1º FESTIVAL NACIONAL DA MPB
TV Excelsior (abril, 1965).

1º – Arrastão, de Edu Lobo e Vinícius de Moraes, com Elis Regina.
2º – Valsa do Amor que Não Vem, de Baden Powell e Vinícius de Moraes, com Elisete Cardoso.
3º – Eu só Queria Ser, de Vera Brasil e Miriam Ribeiro, com Claudete Soares.
4º – Queixa, de Sidney Miller, Zé Kéti e Paulo Tiago, com Ciro Monteiro.
5º – Rio do meu amor, de Billy Blanco, com Wilson Simonal.

2º FESTIVAL NACIONAL DA MPB
TV Excelsior (junho, 1966).

1º – Porta-estandarte, de Geraldo Vandré e Fernando Lona, com Tuca e Aírto Moreira.
2º – Inaê, de Vera Brasil e Maricene Costa, com Nilson.
3º – Chora Céu, de Adilson Godoy e Luiz Roberto, com Cláudia.
4º – Cidade Vazia, de Baden Powell e Lula Freire, com Milton Nascimento.
5º - Boa Palavra, de Caetano Veloso, com Maria Odete.

2º FESTIVAL DA MPB
TV Record (setembro-outubro, 1966)

1º – A banda, de Chico Buarque, com Chico Buarque e Nara Leão; Disparada, de Geraldo Vandré e Théo de Barros, com Jair Rodrigues e Quarteto Novo.
2º – De amor ou paz, de Adauto Santos e Luiz Carlos Paraná, com Elza Soares.
3º – Canção para Maria, de Paulinho da Viola e Capinan, com Jair Rodrigues.
4º – Canção de Não Cantar, de Sérgio Bittencourt, com MPB-4.
5° – Ensaio Geral, de Gilberto Gil, com Elis Regina.

3º FESTIVAL DA MPB
TV Record (outubro, 1967)

1º – Ponteio, de Edu Lobo e Capinan, com Edu Lobo e Marília Medalha, Quarteto Novo e Momento Quatro.
2º – Domingo no parque, de Gilberto Gil, com Gilberto Gil e Os Mutantes.
3º – Roda viva, de Chico Buarque, com Chico Buarque e MPB-4.
4º – Alegria, alegria, de Caetano Veloso, com Caetano Veloso e Beat Boys.
5º – Maria, carnaval e cinzas, de Luiz Carlos Paraná, com Roberto Carlos.

4° FESTIVAL DA MPB
TV Record (novembro-dezembro, 1968)

1º – São São Paulo, Meu Amor, de Tom Zé, com Tom Zé.
2° – Memórias de Marta Sare, de Edu Lobo e Gianfrancesco Guarnieri, com Edu Lobo e Marília Medalha.
3º – Divino maravilhoso, de Gilberto Gil e Caetano Veloso, com Gal Costa.
4° – Dois Mil e Um, de Rita Lee e Tom Zé.
5º – Dia da Graça, de Sérgio Ricardo, com Sérgio Ricardo e Modern Tropical Quintet.

BIENAL DO SAMBA
TV Record (maio, 1968)

1º – Lapinha, de Baden Powell e Vinícius de Moraes, com Elis Regina.
2º – Bom tempo, de Chico Buarque, com Chico Buarque e MPB-4.
3º – Pressentimento, de Elton Medeiros e Hermínio Bello de Carvalho, com Elza Soares.

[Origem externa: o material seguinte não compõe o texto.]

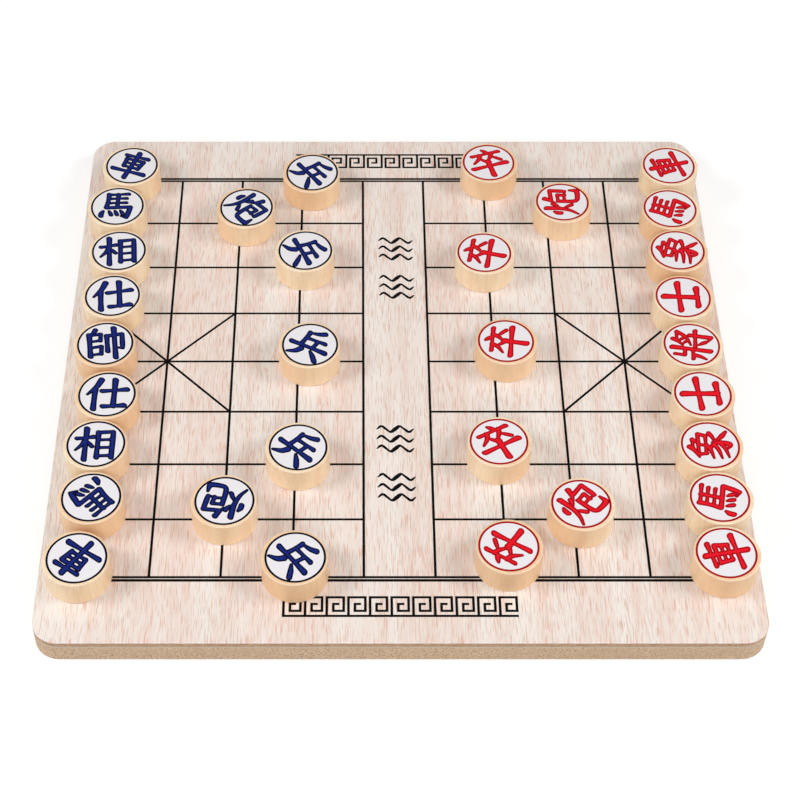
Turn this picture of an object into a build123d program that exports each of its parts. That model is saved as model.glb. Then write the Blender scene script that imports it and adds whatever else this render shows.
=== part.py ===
"""A xiangqi set: a layered wooden board and its thirty-two chessmen, set out for the first move.

The origin is at the middle of the board's underside. +Z is up, the river runs along Y through the
middle of the board, the blue side has the -X half and the red side the +X half.
"""

import os

from build123d import *

# Driving dimensions, in millimetres.

# The field of play: lines on a square grid, with the men on their crossings.
grid_pitch = 30.0          # from one line to the next
squares_count_x = 9        # squares from the blue back line to the red one, the river among them
squares_count_y = 8        # squares from the front line to the far one
men_gap = 2.0              # left between two men that stand on neighbouring crossings

# The board: a printed panel and a pale veneer on a fibreboard core, cut and rounded together.
rim_past_men = 2.5         # board left outside a man that stands on the outermost line
ornament_band = 14.5       # extra board in front of the grid and behind it, for a printed band
print_off_centre = 1.5     # how far the print, and the men with it, sit towards the far edge
corner_radius = 11.0       # rounded corners, seen from above
panel_thickness = 2.7      # dark hardboard that carries the printed face
veneer_thickness = 0.8     # pale ply between the panel and the core
core_thickness = 9.0       # medium-density fibreboard
top_arris = 0.5            # rounding of the printed face's edge
foot_arris = 0.4           # chamfer under the core

# A chessman: a wooden disc turned with straight sides and broken edges.
man_height = 13.0
crown_round = 0.6          # rounding between the side and the printed face
foot_round = 0.5           # rounding of the face that it stands on

# What follows from them.
man_radius = (grid_pitch - men_gap) / 2
side_margin = man_radius + rim_past_men
board_width = squares_count_x * grid_pitch + 2 * side_margin
board_depth = squares_count_y * grid_pitch + 2 * (side_margin + ornament_band)
veneer_underside = core_thickness
panel_underside = veneer_underside + veneer_thickness
board_top = panel_underside + panel_thickness

back_line = squares_count_x / 2           # in grid steps from the middle of the river
cannon_line = back_line - 2
soldier_line = back_line - 3
far_rank = squares_count_y / 2            # in grid steps from the middle rank

# How each man stands off its crossing along X and Y, in shares of the gap between men.
# Every list runs from the far rank to the near one.
BACK_LINE = ("chariot_1", "horse_1", "elephant_1", "advisor_1", "general",
             "advisor_2", "elephant_2", "horse_2", "chariot_2")
STRAY_SHARES = {
    "blue": {
        "back": ((2.7, -1.3), (0.3, -0.7), (1.9, -0.8), (1.6, -0.4), (1.2, -0.3),
                 (2.9, -0.4), (1.7, 0.5), (2.0, 1.0), (0.4, 0.3)),
        "cannon": ((1.6, -1.1), (0.3, 0.1)),
        "soldier": ((2.3, -3.8), (1.1, -0.7), (2.7, -0.6), (0.6, -0.4), (0.6, 0.5)),
    },
    "red": {
        "back": ((0.8, -1.3), (-0.5, -1.5), (-0.2, -0.6), (-0.6, -0.8), (-0.3, -0.6),
                 (0.5, -0.2), (0.4, 0.2), (0.7, 0.9), (0.3, 1.6)),
        "cannon": ((3.6, 0.8), (1.2, -0.7)),
        "soldier": ((1.3, -0.2), (-1.1, -1.4), (2.6, 0.5), (-0.4, 1.2), (0.3, 3.3)),
    },
}


def board_layer(label, underside, thickness):
    """One layer of the board, with the outline that all three were cut to together."""
    with BuildPart() as layer:
        with BuildSketch(Plane.XY.offset(underside)):
            RectangleRounded(board_width, board_depth, corner_radius)
        extrude(amount=thickness)
        if label == "printed_top_panel":
            fillet(layer.edges().group_by(Axis.Z)[-1], radius=top_arris)
        if label == "mdf_core":
            chamfer(layer.edges().group_by(Axis.Z)[0], length=foot_arris)
    layer.part.label = label
    return layer.part


def turned_man(label, x, y):
    """One chessman, turned about its own axis and standing on the printed face at (x, y)."""
    half_section = Plane(origin=(x, y, board_top), x_dir=(1, 0, 0), z_dir=(0, -1, 0))
    with BuildPart() as man:
        with BuildSketch(half_section):
            with BuildLine():
                foot = Line((0, 0), (man_radius - foot_round, 0))
                toe = RadiusArc(foot @ 1, (man_radius, foot_round), -foot_round)
                side = Line(toe @ 1, (man_radius, man_height - crown_round))
                crown = RadiusArc(side @ 1, (man_radius - crown_round, man_height), -crown_round)
                face = Line(crown @ 1, (0, man_height))
                Line(face @ 1, foot @ 0)
            make_face()
        revolve(axis=Axis((x, y, board_top), (0, 0, 1)))
    man.part.label = label
    return man.part


def men_of(side, towards_back):
    """The sixteen men of one side. towards_back is -1 for the -X half and +1 for the +X half."""
    stray = STRAY_SHARES[side]
    two_ranks = (far_rank - 1, 1 - far_rank)
    lines = [(name, back_line, far_rank - i, stray["back"][i])
             for i, name in enumerate(BACK_LINE)]
    lines += [(f"cannon_{i + 1}", cannon_line, rank, stray["cannon"][i])
              for i, rank in enumerate(two_ranks)]
    lines += [(f"soldier_{i + 1}", soldier_line, far_rank - 2 * i, stray["soldier"][i])
              for i in range(len(stray["soldier"]))]
    for name, line, rank, (stray_x, stray_y) in lines:
        x = towards_back * line * grid_pitch + stray_x * men_gap
        y = print_off_centre + rank * grid_pitch + stray_y * men_gap
        yield turned_man(f"{side}_{name}", x, y)


pieces = [
    board_layer("mdf_core", 0, core_thickness),
    board_layer("pale_veneer", veneer_underside, veneer_thickness),
    board_layer("printed_top_panel", panel_underside, panel_thickness),
    *men_of("blue", -1),
    *men_of("red", 1),
]

os.makedirs("parts", exist_ok=True)
for piece in pieces:
    export_step(piece, f"parts/{piece.label}.step")
    print(f"{piece.label}: {piece.volume:.1f} mm3")
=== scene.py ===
"""Dresses a packed xiangqi set: the wooden board with its printed face, and its thirty-two chessmen.

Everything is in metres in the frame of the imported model: the origin is at the middle of the board's
underside, +Z is up, the river runs along Y, and the blue side has the -X half.
"""

import math

import bmesh
import bpy
from mathutils import Matrix, Vector, geometry


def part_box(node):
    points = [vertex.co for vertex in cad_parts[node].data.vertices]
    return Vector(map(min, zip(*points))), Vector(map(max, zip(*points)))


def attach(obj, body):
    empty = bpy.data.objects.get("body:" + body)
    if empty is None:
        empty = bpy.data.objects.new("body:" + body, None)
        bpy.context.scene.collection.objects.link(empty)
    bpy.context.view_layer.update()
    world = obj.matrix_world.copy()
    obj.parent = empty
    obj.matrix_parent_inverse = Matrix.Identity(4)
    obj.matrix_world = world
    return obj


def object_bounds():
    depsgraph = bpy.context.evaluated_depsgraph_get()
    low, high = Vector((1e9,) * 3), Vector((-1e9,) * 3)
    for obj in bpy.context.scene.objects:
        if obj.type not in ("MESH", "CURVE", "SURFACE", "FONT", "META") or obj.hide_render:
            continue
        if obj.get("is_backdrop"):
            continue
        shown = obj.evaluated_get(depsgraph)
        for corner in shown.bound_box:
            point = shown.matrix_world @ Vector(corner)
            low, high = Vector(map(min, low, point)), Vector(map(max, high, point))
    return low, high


bl_info = {
    "name": "Xiangqi Set",
    "version": (1, 0, 0),
    "blender": (4, 5, 0),
    "location": "3D View > Sidebar > Xiangqi",
    "description": "Prints, inks and lights a xiangqi board and its chessmen",
    "category": "Object",
}

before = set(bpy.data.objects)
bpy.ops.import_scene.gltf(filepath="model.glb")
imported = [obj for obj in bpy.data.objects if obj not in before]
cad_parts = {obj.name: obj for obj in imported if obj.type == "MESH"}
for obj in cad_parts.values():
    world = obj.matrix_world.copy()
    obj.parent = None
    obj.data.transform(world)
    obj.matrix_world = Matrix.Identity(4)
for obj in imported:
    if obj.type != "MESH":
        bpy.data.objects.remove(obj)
cad_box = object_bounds()

BOARD_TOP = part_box("printed_top_panel")[1].z
SIDES = ("blue", "red")
MEN = sorted(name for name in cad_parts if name.startswith(SIDES))

CAMERA_PLACE = (-0.01755, -0.5679, 0.6617)
CAMERA_TILT = math.radians(40.08)   # from looking straight down
CAMERA_LENS = 84.56                 # focal length, mm
CAMERA_SENSOR = 36.0                # width of the film, mm
CAMERA_SHIFT = 0.0528

# The lamps: name, degrees round the board from its near side, degrees above it, and power setting.
LAMPS = (
    ("left_lamp", -80, 42, "lamp_power"),
    ("right_lamp", 80, 42, "lamp_power"),
    ("front_lamp", 0, 35, "fill_power"),
)
FLOOR_GREY = (0.62, 0.62, 0.62, 1.0)
FLOOR_GLOW = 0.505                  # added to the lit floor, so that it is white to the camera

# Shares of red, green and blue by which a sawn edge's fibres are darker or lighter than the edge.
DARK_FIBRE = (0.85, 1.0, 1.1)
LIGHT_FIBRE = (0.8, 0.7, 0.55)
LIGHT_FIBRE_SIZE = 0.6              # against the dark ones

# A Mix node's sockets for its factor and its two colours, and for the colour that comes out.
MIX_INPUTS = (0, 6, 7)
MIX_RESULT = 2

# The noises that the shared effects are made of: their mean, and their waves to the metre.
NOISE_MEAN = 0.5
WANDER_WAVES = 70.0
INK_CLOUD_WAVES = 700.0
INK_GRIT_WAVES = 4200.0
PINHOLE_GRIT = (0.64, 0.76)         # the grit's values where a pinhole begins and where it is open

ROUND_SIDES = 96                    # of a circle in a man's print
NIB_SIDES = 20                      # of the brush's outline
STRAIGHT_STEPS = 5                  # of a cornered stroke, from each of its points to the next
CURVE_STEPS = 6                     # of a curved stroke, from each of its points to the next
HANDLE_PART = 6                     # a curve's handle is the way between a point's neighbours over this
JOIN_REACH = 1e-4                   # points of a print nearer than this are one
SMALL_BEND = math.radians(1.0)      # corners flatter than this aren't kept in a print's outline
WRITING_UNITS = 100                 # across the square that a character is written in

# A brush stroke is (kind, weight, points...), written left to right and top to bottom as in a copybook.
# Points and weights are in hundredths of the square that a character is written in, from its lower left
# corner. A kind gives the share of the weight along the stroke.
STROKE_SHAPES = {
    "heng": (0.95, 0.65, 0.65, 1.1),            # level
    "shu": (1.1, 0.8, 0.8, 1.0),                # upright
    "pie": (1.05, 0.9, 0.6, 0.2),               # falls to the left and thins out
    "na": (0.3, 0.65, 1.15, 0.5),               # falls to the right and swells
    "dian": (0.35, 0.95, 1.0),                  # dot
    "zhe": (0.8, 0.65, 0.95, 0.85, 0.9),        # level, then down from a corner
    "gou": (0.85, 0.8, 0.85, 1.0, 0.2),         # cornered, with a hook at its end
    "wan": (0.8, 0.8, 0.9, 0.95, 1.1, 0.25),    # bent, with a hook at its end
    "ripple": (0.3, 1.0, 0.75, 1.1, 0.75, 1.0, 0.3),
}
CORNERED = ("zhe", "gou")
NIB_FLATNESS = 0.7
NIB_TURN = math.radians(-38)

# The finishes of a man's printed face, in their order on its mesh.
WHITE, EDGE, FILL = range(3)

# How far a rank's dark edge reaches past its strokes, and how far its fill stays inside them, in
# shares of the outline's width.
EDGE_REACH = 0.75
FILL_RETREAT = 0.60

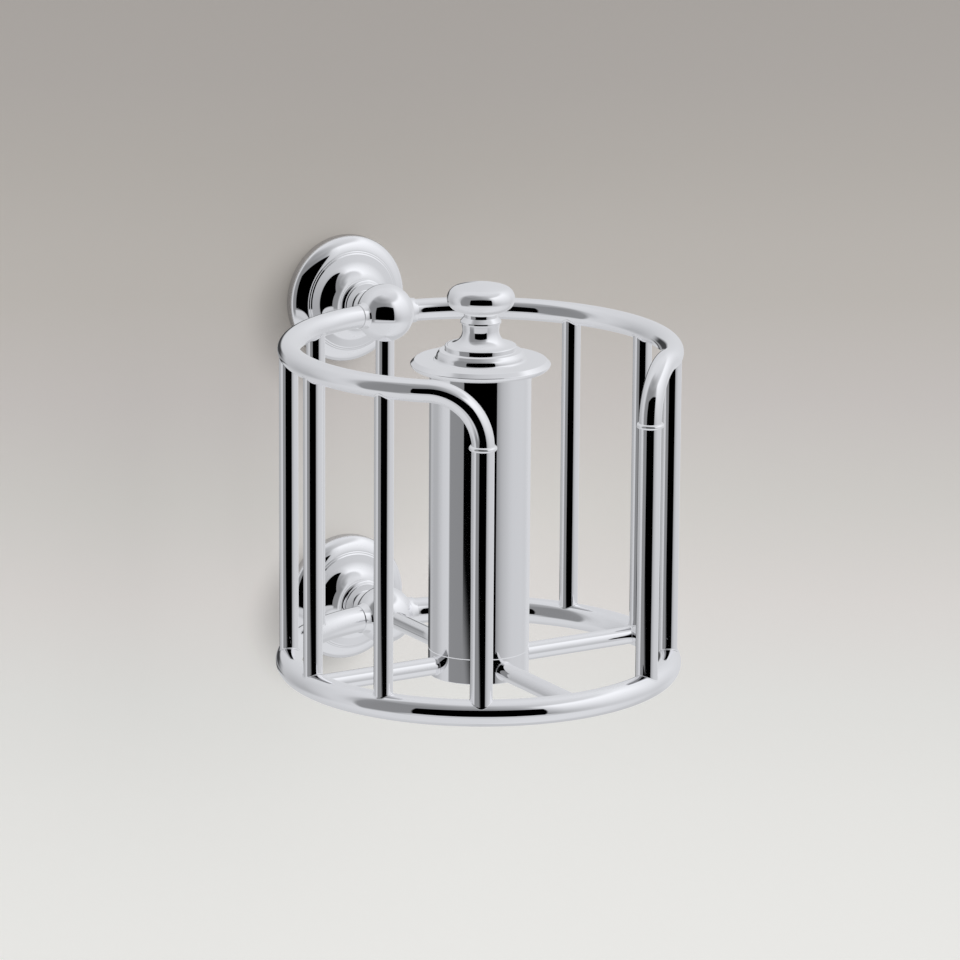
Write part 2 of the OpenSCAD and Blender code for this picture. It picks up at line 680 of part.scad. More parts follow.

I FIC – FESTIVAL INTERNACIONAL DA CANÇÃO
TV Globo (outubro, 1966)

1º – Saveiros, de Dori Caymmi e Nelson Mota, com Nana Caymmi.
2º – O Cavaleiro, de Tuca e Geraldo Vandré, com Tuca.
3º – Dia das Rosas, de Luiz Bonfá e Maria Helena Toledo, com Maysa.

II FIC – FESTIVAL INTERNACIONAL DA CANÇÃO
TV Globo (setembro, 1967)

1º – Apareceu a Margarida, de Gutemberg Guarabira, com Gutemberg Guarabira e Grupo Manifesto.
2º – Travessia, de Milton Nascimento e Fernando Brant, com Milton Nascimento.
3º – Carolina, de Chico Buarque, com Cynara e Cybele.
4º – Fuga e Antifuga, de Edino Krieger e Vinícius de Moraes, com Conjunto 004 e As Meninas.
5º – São os do Norte que Vêm, de Capiba e Ariano Suassuna com Claudionor e Germano.

III FIC – FESTIVAL INTERNACIONAL DA CANÇÃO
TV Globo (setembro, 1968)

1º - Sabiá, de Tom Jobim e Chico Buarque, com Quarteto em Cy.
2º – Prá não dizer que não falei das flores, de Geraldo Vandré, com Geraldo Vandré.
3º – Andança, de Edmundo Souto, Danilo Caymmi e Paulinho Tapajós, com Beth Carvalho e Golden Boys.
4º – Passacalha, de Edino Krieger, com Grupo 004.
5º – Dia da Vitória, de Marcos Valle e Paulo Sérgio Valle, com Marcos Valle.